The fabulous wealth in and around the city -- no small amount of which also comes from Microsoft -- also plays a huge role. There are reasons Neiman Marcus is coming to Bellevue, not Seattle. "The demographics are among the top 10 in the country, in terms of household income, household value," says Brown. Money Magazine last year reckoned the median Bellevue household had an income of $91,630, higher than the average in its Top Ten best cities. In 2007 the average home in Seattle was valued at $428,800; in Bellevue it was $536,800.
The city and its surrounding towns are sufficiently upscale that finding affordable housing is a real problem. "It is a challenge," says Degginger, the mayor. The city has historically participated in a local affordable housing coalition, but clearly more must be done. "One place we're looking is in the Bel-Red area, which is going from light industrial to a mixed-use land pattern."
He's talking about the Spring District, initially a 36-acre urban village that will include nearly 1,000 residences clustered around green spaces and a soccer field. Six- to 12-story buildings will house 3 million square feet of office space. Wright Runstad bought the old Safeway warehouse property last year and hopes to start construction next year. "That is a fabulous example of a project that's not going to be complete until 20 to 30 years out," says Betty Nokes, pres- ident of the Bellevue Chamber of Commerce.
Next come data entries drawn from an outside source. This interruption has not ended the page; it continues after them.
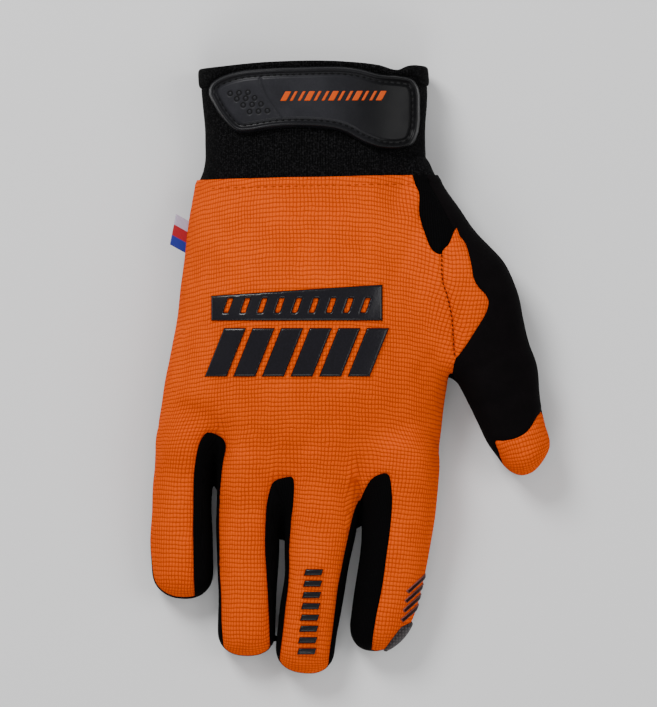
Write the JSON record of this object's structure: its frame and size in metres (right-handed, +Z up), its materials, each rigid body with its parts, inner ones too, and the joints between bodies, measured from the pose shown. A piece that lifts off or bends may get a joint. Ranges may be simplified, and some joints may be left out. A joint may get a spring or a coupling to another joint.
{
  "type": "motocross glove",
  "caption": "Right-hand motocross glove in orange stretch cloth and black synthetic suede, with a knitted cuff and a moulded rubber closing strap, lying palm down.",
  "frame": {"origin": "on the palm's flat underside, under the middle of the hand, where the glove rests", "axes": "+Z up out of the back of the hand, +Y from the fingers towards the cuff, +X towards the thumb"},
  "size_m": [0.1445, 0.2207, 0.0338],
  "materials": {
    "orange_stretch": "matte woven stretch cloth with a fine waffle weave",
    "black_suede": "matte synthetic suede",
    "black_stretch": "matte stretch cloth",
    "black_knit": "matte fine ribbed knit",
    "strap_rubber": "satin moulded rubber",
    "print_gloss": "glossy raised print",
    "silicone": "satin raised silicone",
    "ribbon": "woven ribbon"
  },
  "bodies": {
    "root": {"back_panel": "orange_stretch", "thumb_gusset": "orange_stretch", "thumb_tip_panel": "orange_stretch", "thumb_panel": "black_suede", "palm_panel": "black_suede", "fourchette_pinky_ring": "black_stretch", "fourchette_ring_middle": "black_stretch", "fourchette_middle_index": "black_stretch", "wrist_gusset": "black_stretch", "cuff": "black_knit", "cuff_binding": "black_knit", "strap": "strap_rubber", "side_tag": "ribbon", "print_bar": "print_gloss", "print_block_1": "print_gloss", "print_block_2": "print_gloss", "print_block_3": "print_gloss", "print_block_4": "print_gloss", "print_block_5": "print_gloss", "print_block_6": "print_gloss", "finger_print_1": "print_gloss", "finger_print_2": "print_gloss", "finger_print_3": "print_gloss", "finger_print_4": "print_gloss", "finger_print_5": "print_gloss", "finger_print_6": "print_gloss", "finger_print_7": "print_gloss", "finger_print_8": "print_gloss", "index_stripe_1": "silicone", "index_stripe_2": "silicone", "index_stripe_3": "silicone", "index_stripe_4": "silicone", "index_tip_patch": "silicone"}
  },
  "joints": []
}
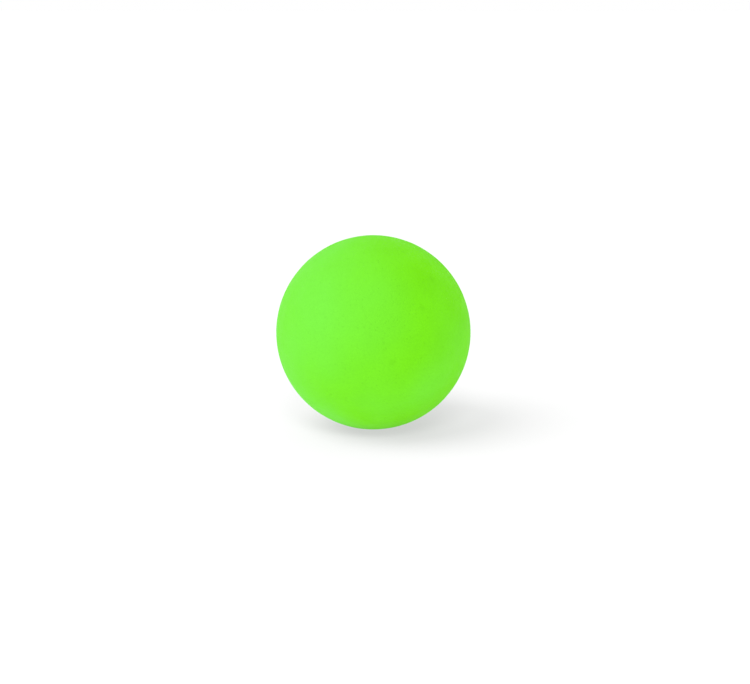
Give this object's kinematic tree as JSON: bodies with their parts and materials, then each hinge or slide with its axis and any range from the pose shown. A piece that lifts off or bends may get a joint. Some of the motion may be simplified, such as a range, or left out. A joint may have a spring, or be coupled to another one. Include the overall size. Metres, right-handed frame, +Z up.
{
  "type": "bouncy ball",
  "caption": "Hollow rubber bouncy ball with a matte neon green surface, made of cemented half shells round pressurised air and a self-sealing plug.",
  "frame": {"origin": "centre of the ball", "axes": "+Z up; +Y along the axis that the pieces are turned round, square to the seam, which stands upright in the XZ plane; the plug is inside the +Y pole"},
  "size_m": [0.06, 0.06, 0.06],
  "materials": {
    "green_rubber": "matte",
    "seam_cement": "matte",
    "plug_gum": "satin"
  },
  "bodies": {
    "root": {"front_half_shell": "green_rubber", "rear_half_shell": "green_rubber", "seam_cement": "seam_cement", "inflation_plug": "plug_gum"}
  },
  "joints": []
}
Additional housing has been discussed for the Crossroads Mall area and is a major piece in the redevelopment of Factoria Mall. Besides adding 151,000 square feet of retail space, Kimco Realty is partnering to build over 400 apartments just southwest of the mall. "Even though the CBD is going gangbusters, it's really the surrounding neighborhoods that are going to grow," says Kimco's Brown. "They are now turning internal. Shopping in the neighborhood, going to restaurants there. That's why the residential units on our site are so important."
The single biggest challenge the city faces, though, is hardly unique to Bellevue. It's gridlock. Even at close-to-peak times, it can take an hour or more to commute to or from the east side of the lake. "You've got to be able to get to Bellevue, and you've got to be able to move around," says Rowe.
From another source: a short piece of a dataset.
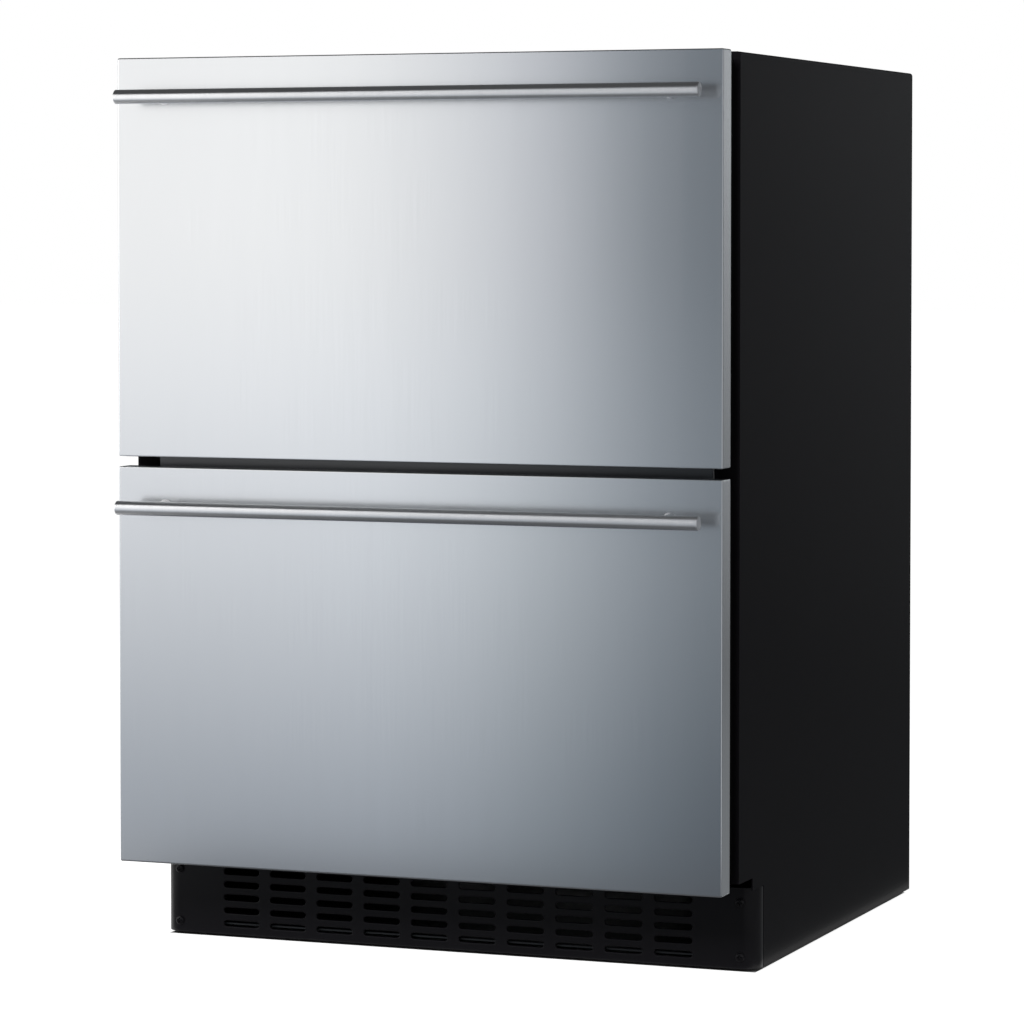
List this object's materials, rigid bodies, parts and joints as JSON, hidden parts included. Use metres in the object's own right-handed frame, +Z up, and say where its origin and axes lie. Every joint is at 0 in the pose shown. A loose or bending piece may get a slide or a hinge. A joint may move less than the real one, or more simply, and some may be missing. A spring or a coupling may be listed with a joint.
{
  "type": "undercounter drawer refrigerator",
  "caption": "Undercounter refrigerator with stacked full-extension drawers, stainless fronts, round bar handles, black cabinet and a set-back slotted kick plate.",
  "frame": {"origin": "on the floor, at the middle of the footprint with the handles", "axes": "+Z up, drawer fronts face -Y, +X to the right of someone facing the drawers"},
  "size_m": [0.6, 0.637, 0.8385],
  "materials": {
    "front_steel": "satin",
    "handle_steel": "satin",
    "cabinet_black": "satin",
    "black_plastic": "satin",
    "grey_plastic": "satin",
    "rubber": "matte",
    "liner_white": "satin",
    "bin_grey": "satin",
    "foam": "matte",
    "zinc_steel": "satin",
    "aluminium_fin": "satin",
    "copper_tube": "satin",
    "lens": "gloss",
    "display_black": "gloss"
  },
  "bodies": {
    "cabinet": {"outer_wrapper": "cabinet_black", "back_panel": "cabinet_black", "machine_cover": "cabinet_black", "kick_plate": "cabinet_black", "compressor": "cabinet_black", "kick_screw_lower_left": "cabinet_black", "kick_screw_lower_right": "cabinet_black", "kick_screw_upper_left": "cabinet_black", "kick_screw_upper_right": "cabinet_black", "cord_grommet": "rubber", "bulkhead": "zinc_steel", "base_pan": "zinc_steel", "condenser_fan_shroud": "zinc_steel", "foam_insulation": "foam", "inner_liner": "liner_white", "evaporator_cover": "liner_white", "mullion_bar": "grey_plastic", "evaporator_coil": "aluminium_fin", "condenser_coil": "copper_tube", "evaporator_fan_motor": "black_plastic", "condenser_fan_motor": "black_plastic", "drain_pan": "black_plastic", "control_housing": "black_plastic", "display_window": "display_black", "light_lens": "lens", "upper_slide_cabinet_member_left": "zinc_steel", "upper_slide_cabinet_member_right": "zinc_steel", "lower_slide_cabinet_member_left": "zinc_steel", "lower_slide_cabinet_member_right": "zinc_steel"},
    "upper_drawer": {"upper_front_panel": "front_steel", "upper_inner_door": "black_plastic", "upper_gasket": "rubber", "upper_handle_bar": "handle_steel", "upper_handle_post_left": "handle_steel", "upper_handle_post_right": "handle_steel", "upper_bin": "bin_grey", "upper_slide_drawer_member_left": "zinc_steel", "upper_slide_drawer_member_right": "zinc_steel"},
    "upper_slide_middle": {"upper_slide_middle_member_left": "zinc_steel", "upper_slide_middle_member_right": "zinc_steel"},
    "lower_drawer": {"lower_front_panel": "front_steel", "lower_inner_door": "black_plastic", "lower_gasket": "rubber", "lower_handle_bar": "handle_steel", "lower_handle_post_left": "handle_steel", "lower_handle_post_right": "handle_steel", "lower_bin": "bin_grey", "lower_slide_drawer_member_left": "zinc_steel", "lower_slide_drawer_member_right": "zinc_steel"},
    "lower_slide_middle": {"lower_slide_middle_member_left": "zinc_steel", "lower_slide_middle_member_right": "zinc_steel"},
    "evaporator_fan": {"evaporator_fan": "black_plastic"},
    "condenser_fan": {"condenser_fan": "black_plastic"},
    "button_power": {"button_power": "grey_plastic"},
    "button_colder": {"button_colder": "grey_plastic"},
    "button_warmer": {"button_warmer": "grey_plastic"},
    "levelling_foot_front_left": {"levelling_foot_front_left": "black_plastic"},
    "levelling_foot_front_right": {"levelling_foot_front_right": "black_plastic"},
    "levelling_foot_rear_left": {"levelling_foot_rear_left": "black_plastic"},
    "levelling_foot_rear_right": {"levelling_foot_rear_right": "black_plastic"}
  },
  "joints": [
    {"name": "upper_drawer_slide", "type": "slide", "parent": "cabinet", "child": "upper_drawer", "axis": [0, -1, 0], "range_m": [0, 0.42]},
    {"name": "upper_middle_slide", "type": "slide", "parent": "cabinet", "child": "upper_slide_middle", "axis": [0, -1, 0], "range_m": [0, 0.21]},
    {"name": "lower_drawer_slide", "type": "slide", "parent": "cabinet", "child": "lower_drawer", "axis": [0, -1, 0], "range_m": [0, 0.3]},
    {"name": "lower_middle_slide", "type": "slide", "parent": "cabinet", "child": "lower_slide_middle", "axis": [0, -1, 0], "range_m": [0, 0.15]},
    {"name": "evaporator_fan_spin", "type": "hinge", "parent": "cabinet", "child": "evaporator_fan", "pos_m": [0, 0.2495, 0.38], "axis": [0, -1, 0], "continuous": true},
    {"name": "condenser_fan_spin", "type": "hinge", "parent": "cabinet", "child": "condenser_fan", "pos_m": [-0.2, 0.2245, 0.101], "axis": [-1, 0, 0], "continuous": true},
    {"name": "button_power_press", "type": "slide", "parent": "cabinet", "child": "button_power", "axis": [0, 1, 0], "range_m": [0, 0.0012], "stiffness_N_per_m": 500, "springref_m": -0.0005},
    {"name": "button_colder_press", "type": "slide", "parent": "cabinet", "child": "button_colder", "axis": [0, 1, 0], "range_m": [0, 0.0012], "stiffness_N_per_m": 500, "springref_m": -0.0005},
    {"name": "button_warmer_press", "type": "slide", "parent": "cabinet", "child": "button_warmer", "axis": [0, 1, 0], "range_m": [0, 0.0012], "stiffness_N_per_m": 500, "springref_m": -0.0005},
    {"name": "levelling_foot_front_left_screw", "type": "slide", "parent": "cabinet", "child": "levelling_foot_front_left", "axis": [0, 0, -1], "range_m": [0, 0.025]},
    {"name": "levelling_foot_front_right_screw", "type": "slide", "parent": "cabinet", "child": "levelling_foot_front_right", "axis": [0, 0, -1], "range_m": [0, 0.025]},
    {"name": "levelling_foot_rear_left_screw", "type": "slide", "parent": "cabinet", "child": "levelling_foot_rear_left", "axis": [0, 0, -1], "range_m": [0, 0.025]},
    {"name": "levelling_foot_rear_right_screw", "type": "slide", "parent": "cabinet", "child": "levelling_foot_rear_right", "axis": [0, 0, -1], "range_m": [0, 0.025]}
  ],
  "couplings": [
    {"joint": "upper_middle_slide", "follows": "upper_drawer_slide", "ratio": 0.5},
    {"joint": "lower_middle_slide", "follows": "lower_drawer_slide", "ratio": 0.5}
  ]
}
For its part, the city is interested in making it easier to get in and out of downtown and across Interstate 405, which divides the business district from many of the proposed new developments east of the freeway. It's now punching Northeast 10th Street across I-405 from downtown to the Overlake Hospital medical complex, which is partnering with Group Health to expand services in a medical district that will also include Children's Hospital.
Getting across Lake Washington is another story. After decades of gridlock, the state may have finally brokered a six-lane replacement for the aging four-lane State Route 520 bridge. "This design I think will be successful," says Degginger, who participated in the talks. "That corridor is one of two main ways of linking the critical components of the Puget Sound economy. We have to fix it before we have a catastrophe on our hands."
Mike Ullmann is a freelance writer based in Seattle.